Syntactic change/

Jonathan Lighter wuxxmupp2000 at YAHOO.COM
Sat Apr 22 13:51:56 UTC 2006


Yes, rebuttals are different.

  JL

Laurence Horn <laurence.horn at YALE.EDU> wrote:
  ---------------------- Information from the mail header -----------------------
Sender: American Dialect Society
Poster: Laurence Horn
Subject: Re: Syntactic change/
-------------------------------------------------------------------------------

>I've heard the any-doesn't construction, but only from a
>non-native-English-speaking (too many hyphens?) colleague. I don't have
>his example handy, but when I cite it to my class, the NSs all look
>puzzled, as I do. It's the ambiguity of meaning that's the problem: Any
>old 32-bit CPU doesn't fit your needs, only some certain ones do?

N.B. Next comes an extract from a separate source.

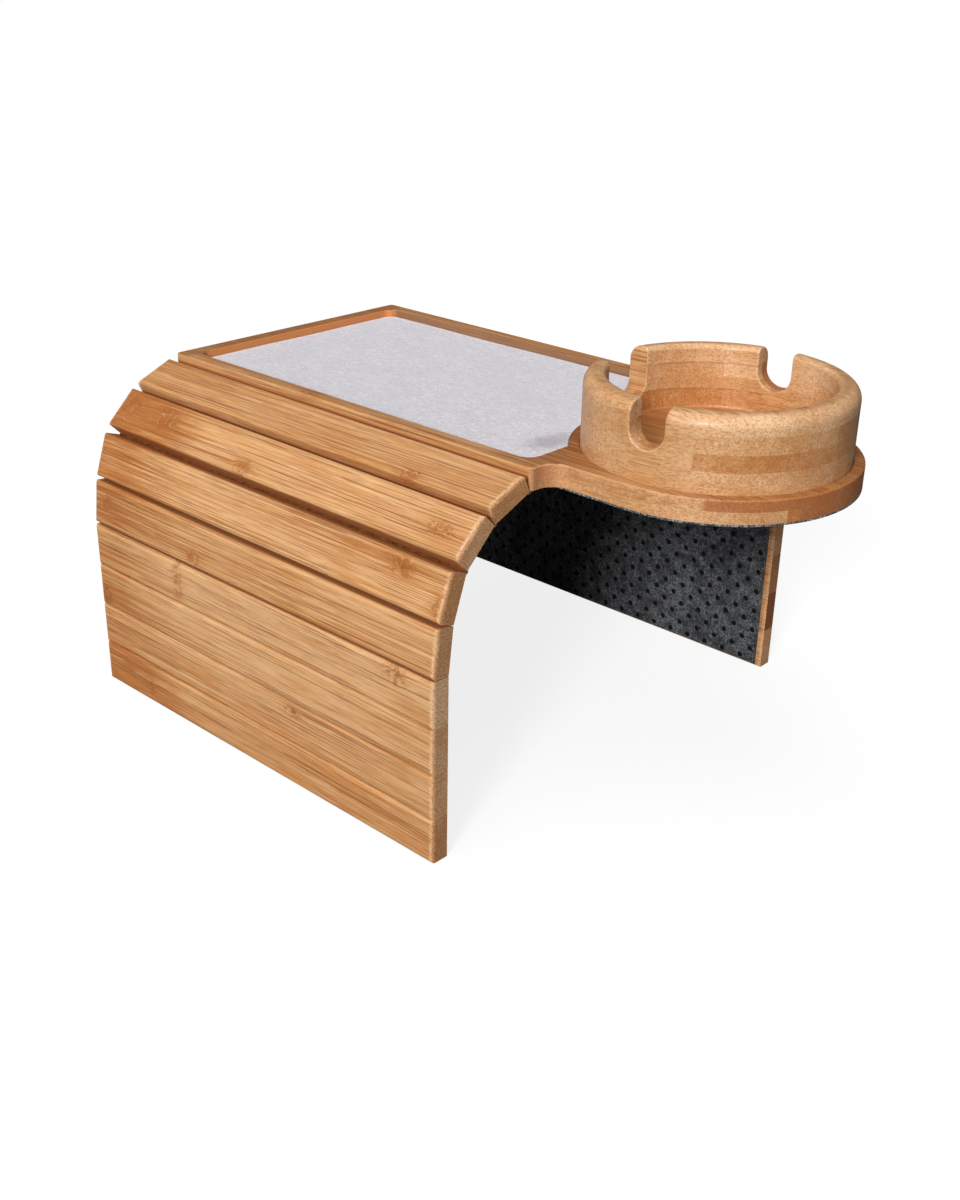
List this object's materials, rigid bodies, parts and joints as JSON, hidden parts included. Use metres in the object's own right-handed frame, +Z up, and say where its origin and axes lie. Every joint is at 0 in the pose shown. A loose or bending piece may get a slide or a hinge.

No
>32-bit CPU fits your needs, none at all? Might the instruction have been
>written by a NNS, via outsourcing?
>
Do you find it impossible to get them even in direct denials with a
possibility modal, as in

"No, anybody CAN'T become president"
"Contrary to what is often claimed, any team CAN'T win the championship"
"You're wrong--anything ISn't possible"
"No, any doctor WON'T tell you any such thing"

and so on, as rebuttals?

These seem unexceptionable to me, and clearly have the free choice
interpretation (it is not the case that [for any x, x can VP/x is
possible]). I agree that the "no x" interpretation is harder to get,
but it's not impossible, especially if there's a relative clause on
the "Any" subject: "Anybody I know wouldn't go out with Chris".